The torrent by which I was carried away in London, and the suddenness of my departure, defeated, Madame, to my great regret, my intention of taking leave of you. But the copy which you gave me of your book is a recollection which can never be effaced. I brought it to this place, and Madame de Tocqueville and I have been reading it with great delight. It fulfilled as a whole the expectations raised in me by the first hundred pages. Your narrative is most attractive, above all, from its simplicity—a merit rare, and peculiarly appropriate to your subject. The painter forgets herself in her picture. The judgments are sober, moderate, and just; without ambition or affectation. Your book pleased and interested us from the first page to the last; and you bestowed upon us an intellectual enjoyment which left a salutary moral effect. These were, I believe, your objects, and you have attained them perfectly.

What you say of Channing’s reserved address explains my impression on my visit to him in 1831, at Boston. I thought him cold. I had been excited by his writings, but his conversation froze me. I was somewhat displeased, and never returned, and now regret my lost opportunity. But I knew well the Tuckermans whom you so well describe. Mr. Tuckerman and I were brought together by our common interest in prisons. The attractiveness of his admirable character made me see him frequently. What struck me as peculiarly loveable was not so much the immense good that he did, nor the labour which he underwent for that purpose, as the pleasure which he took in this sacred employment, and the frankness with which he expressed that pleasure. I remember his saying, “If God will allow me to continue to reside near ——— Street (the poorest in Boston), and pass there a part of every day, I ask for nothing more; I shall be perfectly happy.”

You have struck me by your vivid picture of one of the finest of Channing’s moral and intellectual features.

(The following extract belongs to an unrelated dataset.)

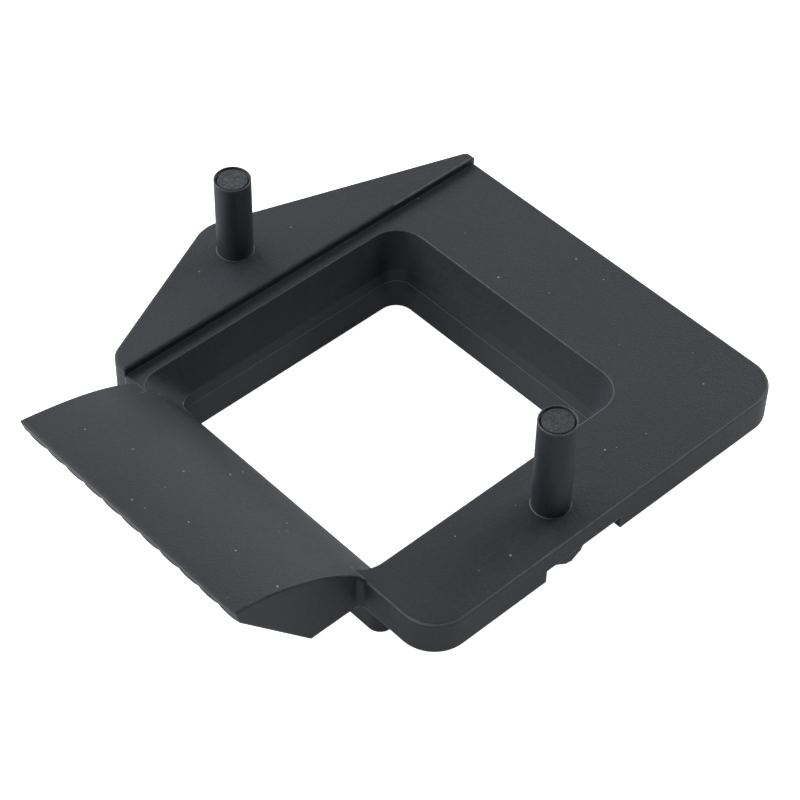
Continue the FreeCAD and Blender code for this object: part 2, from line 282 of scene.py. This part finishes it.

Though Channing, from his lofty point of view, looked calmly on the character and the destiny of the whole human race, he considered greatness to depend upon the individual man. It was the individual whom he wished to see great, independent, noble, and free. Though some of his notions might have led him to exaggerate the importance of human societies, no one supported or honoured more man as an individual—a most useful and instructive example to this generation, which is always tempted to magnify man not as an individual, but as a mere bit of a social machine.

The end of my paper tells me that I have already been too long. Remember me to Mr. Hollond, and accept my thanks for the pleasure which you have given to me.